PDO Kenya Pamoja Initiative
A social innovation that bridges the gap in mental health treatment and care
Over 450 million people suffer from a mental or behavioural disorder. WHO’s Global Burden of Disease 2001 indicate that 33% of the Years Lived with Disability (YLD) are due to neuropsychiatric disorders.
Unipolar depressive disorders alone lead to 12.15% of years lived with disability, and rank as the third leading contributor to the global burden of diseases. Four of the six leading causes of years lived with disability are due to neuropsychiatric disorders.
In Kenya, studies show that 10.8% of Kenyans have a mental illness at any point in time. However, the government invests 0.01% of the health expenditure on mental health and has only 62 government psychiatrists serving 47 m Kenyans (WHO 2017).
Consequently, mental health services remain practically inaccessible to most Kenyans particularly those who deserve it most – the poor and socially excluded groups.
Pamoja Initiative is born
Due to this systemic neglect, people living with mental illness and psychologists in Nakuru to came together to help bridge the gap. We developed the Pamoja Initiative (Swahili for 'we are one'), a social innovation that bridges the gap in mental health treatment and care at the grassroots.

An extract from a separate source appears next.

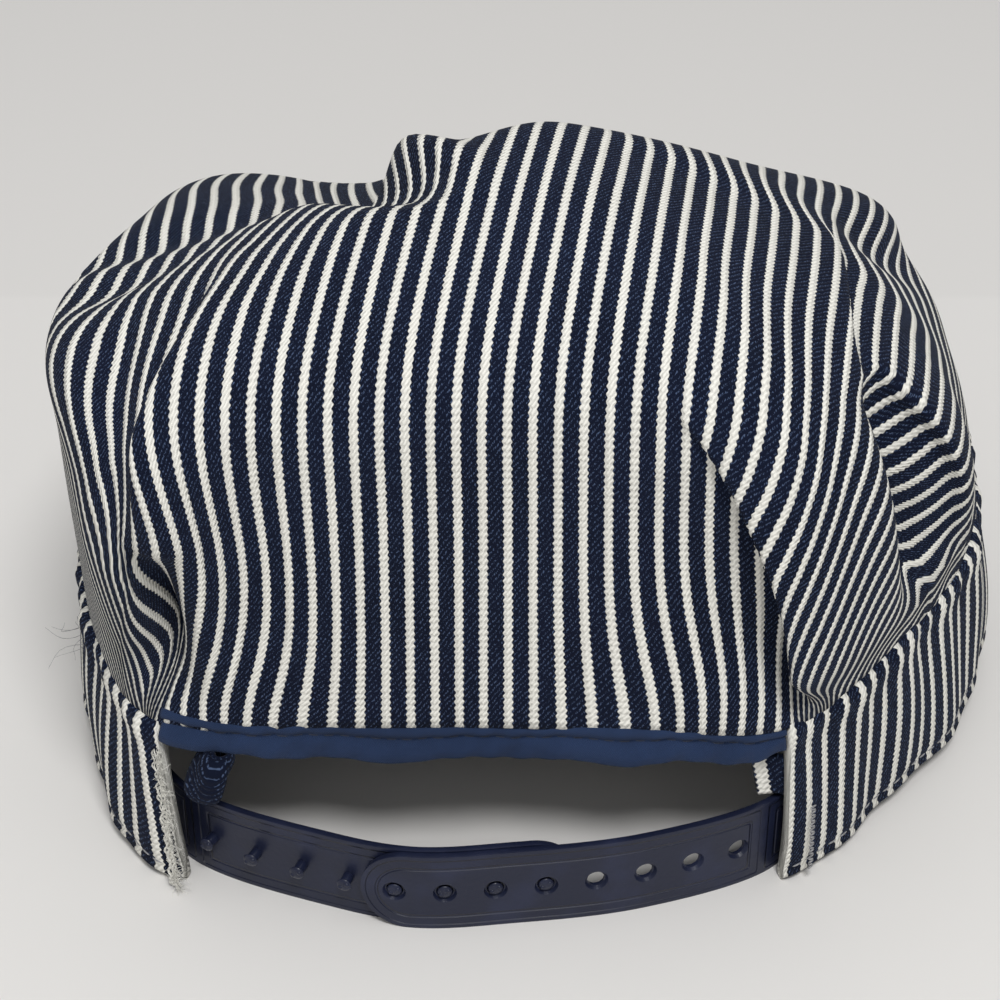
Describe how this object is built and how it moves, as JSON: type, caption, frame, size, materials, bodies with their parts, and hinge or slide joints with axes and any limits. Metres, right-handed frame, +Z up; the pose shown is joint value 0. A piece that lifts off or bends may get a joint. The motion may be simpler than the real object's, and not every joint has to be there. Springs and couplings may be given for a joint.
{
  "type": "engineer cap",
  "caption": "Soft striped engineer cap with a full folded crown, straight head band, short peak, bound back opening and a snapped plastic adjuster strap",
  "frame": {"origin": "middle of the part's box in plan, on the surface that the cap stands on", "axes": "+Z up, +Y forward from the back opening to the peak, +X to the wearer's right"},
  "size_m": [0.1911, 0.2425, 0.1266],
  "materials": {
    "striped_cloth": "navy twill with woven cream stripes 4.4 mm apart",
    "binding_cloth": "plain blue bias tape, matte",
    "strap_plastic": "moulded dark navy plastic, half gloss"
  },
  "bodies": {
    "root": {"crown": "striped_cloth", "head_band": "striped_cloth", "peak": "striped_cloth", "back_binding": "binding_cloth", "strap_pegs": "strap_plastic", "strap_holes": "strap_plastic"}
  },
  "joints": []
}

The innovation provides a platform for psychologists and people with lived mental health experiences to volunteer their time to help our community overcome the biggest barrier to treatment – access (cost and distance).
How it works
Our innovation is three-pronged: advocacy, free treatment and social support. The innovation is grounded on volunteerism that thrives on the altruistic nature of human beings. We have two categories of volunteers:
This social innovation targets the poor and socially excluded groups in our community who are left out by mainstream actors. Our beneficiaries are largely drawn from people living in slums, vulnerable adolescents, PLWHIV, prisoners, drug users, sex workers, GBV survivors, survivors of Solai disasters.
HIV and GBV
HIV and GBV is a cause and effect of mental health problems. The rising cases of GBV and HIV among the poor and socially excluded groups have resulted in a rise in cases mental health problems among them depression, anxiety, traumatic stress symptoms and substance abuse.
Due to the growing demand for psychological support from people living with HIV among our beneficiaries, Pamoja Initiative last year started a dedicated HIV psychosocial support program run by PDO member who has lived with the virus for 21 years.